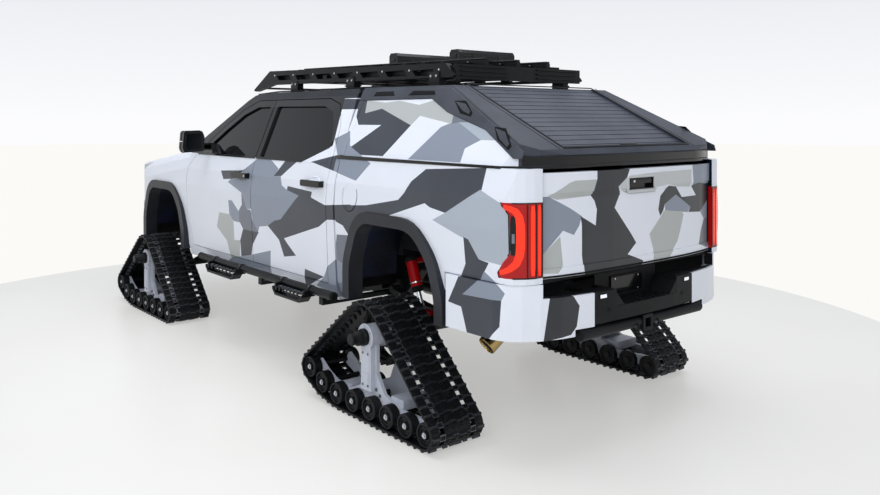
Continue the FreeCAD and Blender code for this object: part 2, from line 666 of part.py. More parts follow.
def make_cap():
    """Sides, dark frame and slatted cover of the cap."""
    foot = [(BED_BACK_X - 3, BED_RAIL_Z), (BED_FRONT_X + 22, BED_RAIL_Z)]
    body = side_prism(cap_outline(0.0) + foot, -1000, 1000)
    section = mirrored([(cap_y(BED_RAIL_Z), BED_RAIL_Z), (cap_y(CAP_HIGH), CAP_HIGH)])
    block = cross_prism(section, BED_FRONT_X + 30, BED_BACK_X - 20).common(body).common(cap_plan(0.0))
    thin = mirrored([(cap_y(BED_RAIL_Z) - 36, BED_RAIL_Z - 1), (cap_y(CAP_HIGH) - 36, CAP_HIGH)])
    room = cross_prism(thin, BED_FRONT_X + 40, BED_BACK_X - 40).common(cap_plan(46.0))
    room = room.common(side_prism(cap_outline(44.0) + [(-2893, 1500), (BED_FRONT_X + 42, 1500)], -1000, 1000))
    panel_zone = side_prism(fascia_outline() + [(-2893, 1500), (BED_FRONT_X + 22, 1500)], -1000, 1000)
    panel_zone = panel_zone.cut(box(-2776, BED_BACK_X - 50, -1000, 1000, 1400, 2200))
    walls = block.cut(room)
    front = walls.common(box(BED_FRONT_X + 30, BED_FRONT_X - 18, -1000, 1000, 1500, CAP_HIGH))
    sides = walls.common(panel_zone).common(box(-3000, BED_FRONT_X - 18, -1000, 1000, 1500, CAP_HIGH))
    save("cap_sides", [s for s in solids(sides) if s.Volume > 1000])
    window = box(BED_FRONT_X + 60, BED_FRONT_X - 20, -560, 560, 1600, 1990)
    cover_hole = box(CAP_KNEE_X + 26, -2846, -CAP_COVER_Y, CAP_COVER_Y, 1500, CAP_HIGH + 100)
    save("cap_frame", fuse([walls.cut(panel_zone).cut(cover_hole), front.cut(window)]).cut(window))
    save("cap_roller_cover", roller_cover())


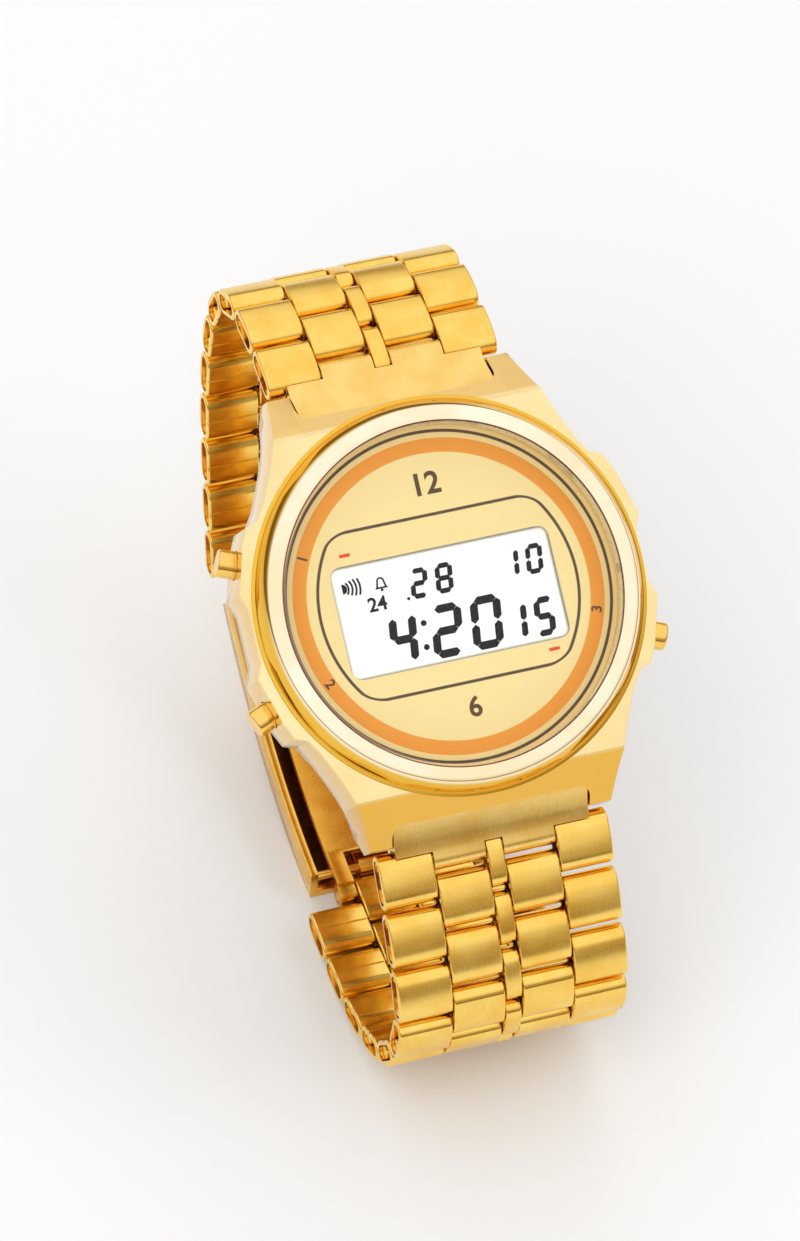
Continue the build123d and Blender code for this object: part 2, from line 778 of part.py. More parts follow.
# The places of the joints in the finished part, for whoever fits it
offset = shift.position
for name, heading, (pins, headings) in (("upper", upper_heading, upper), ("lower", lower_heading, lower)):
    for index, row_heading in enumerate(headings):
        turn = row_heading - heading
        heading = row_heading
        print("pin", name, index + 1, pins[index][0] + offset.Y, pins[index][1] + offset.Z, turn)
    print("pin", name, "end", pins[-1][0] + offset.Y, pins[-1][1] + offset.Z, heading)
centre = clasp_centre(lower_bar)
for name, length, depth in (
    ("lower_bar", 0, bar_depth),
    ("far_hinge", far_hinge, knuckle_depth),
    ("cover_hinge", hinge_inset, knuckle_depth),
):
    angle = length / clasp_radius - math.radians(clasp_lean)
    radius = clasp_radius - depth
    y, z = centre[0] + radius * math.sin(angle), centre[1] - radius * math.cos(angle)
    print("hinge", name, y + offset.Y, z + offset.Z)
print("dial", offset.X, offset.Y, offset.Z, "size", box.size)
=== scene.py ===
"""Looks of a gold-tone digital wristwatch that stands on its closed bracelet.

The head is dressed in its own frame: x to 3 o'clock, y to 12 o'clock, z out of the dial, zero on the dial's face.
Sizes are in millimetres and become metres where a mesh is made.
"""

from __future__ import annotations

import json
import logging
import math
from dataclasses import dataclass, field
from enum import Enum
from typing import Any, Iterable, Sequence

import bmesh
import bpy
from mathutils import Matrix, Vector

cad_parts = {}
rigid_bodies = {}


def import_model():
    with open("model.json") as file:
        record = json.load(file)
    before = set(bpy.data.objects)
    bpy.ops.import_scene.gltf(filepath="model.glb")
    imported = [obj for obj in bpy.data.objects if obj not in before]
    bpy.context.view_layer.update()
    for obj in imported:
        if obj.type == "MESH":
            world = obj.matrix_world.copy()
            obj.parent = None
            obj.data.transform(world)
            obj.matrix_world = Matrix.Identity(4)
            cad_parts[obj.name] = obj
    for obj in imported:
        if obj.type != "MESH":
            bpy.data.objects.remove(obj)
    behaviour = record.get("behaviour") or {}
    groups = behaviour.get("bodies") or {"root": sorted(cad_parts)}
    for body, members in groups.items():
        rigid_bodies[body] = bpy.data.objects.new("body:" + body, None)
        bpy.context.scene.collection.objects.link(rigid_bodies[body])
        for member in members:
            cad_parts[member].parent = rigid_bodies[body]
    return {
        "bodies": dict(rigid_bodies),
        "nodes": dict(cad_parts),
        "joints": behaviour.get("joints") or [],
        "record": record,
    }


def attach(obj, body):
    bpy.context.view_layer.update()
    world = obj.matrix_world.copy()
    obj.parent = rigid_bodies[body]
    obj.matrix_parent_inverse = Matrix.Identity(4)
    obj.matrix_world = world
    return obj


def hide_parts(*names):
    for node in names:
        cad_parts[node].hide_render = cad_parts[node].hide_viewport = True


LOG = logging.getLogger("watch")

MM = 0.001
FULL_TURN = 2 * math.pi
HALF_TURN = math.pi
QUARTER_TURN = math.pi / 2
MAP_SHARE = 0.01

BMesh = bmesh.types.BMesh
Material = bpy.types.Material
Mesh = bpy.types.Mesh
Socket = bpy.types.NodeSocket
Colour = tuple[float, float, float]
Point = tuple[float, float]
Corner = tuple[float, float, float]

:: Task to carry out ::
Extract exactly the run of lines beginning at the line with "pins[index][1] + offset.Z, turn)" and ending at the line with "record = json.load(file)", including both ends and nothing beyond them.

:: The answer ::
        print("pin", name, index + 1, pins[index][0] + offset.Y, pins[index][1] + offset.Z, turn)
    print("pin", name, "end", pins[-1][0] + offset.Y, pins[-1][1] + offset.Z, heading)
centre = clasp_centre(lower_bar)
for name, length, depth in (
    ("lower_bar", 0, bar_depth),
    ("far_hinge", far_hinge, knuckle_depth),
    ("cover_hinge", hinge_inset, knuckle_depth),
):
    angle = length / clasp_radius - math.radians(clasp_lean)
    radius = clasp_radius - depth
    y, z = centre[0] + radius * math.sin(angle), centre[1] - radius * math.cos(angle)
    print("hinge", name, y + offset.Y, z + offset.Z)
print("dial", offset.X, offset.Y, offset.Z, "size", box.size)
=== scene.py ===
"""Looks of a gold-tone digital wristwatch that stands on its closed bracelet.

The head is dressed in its own frame: x to 3 o'clock, y to 12 o'clock, z out of the dial, zero on the dial's face.
Sizes are in millimetres and become metres where a mesh is made.
"""

from __future__ import annotations

import json
import logging
import math
from dataclasses import dataclass, field
from enum import Enum
from typing import Any, Iterable, Sequence

import bmesh
import bpy
from mathutils import Matrix, Vector

cad_parts = {}
rigid_bodies = {}


def import_model():
    with open("model.json") as file:
        record = json.load(file)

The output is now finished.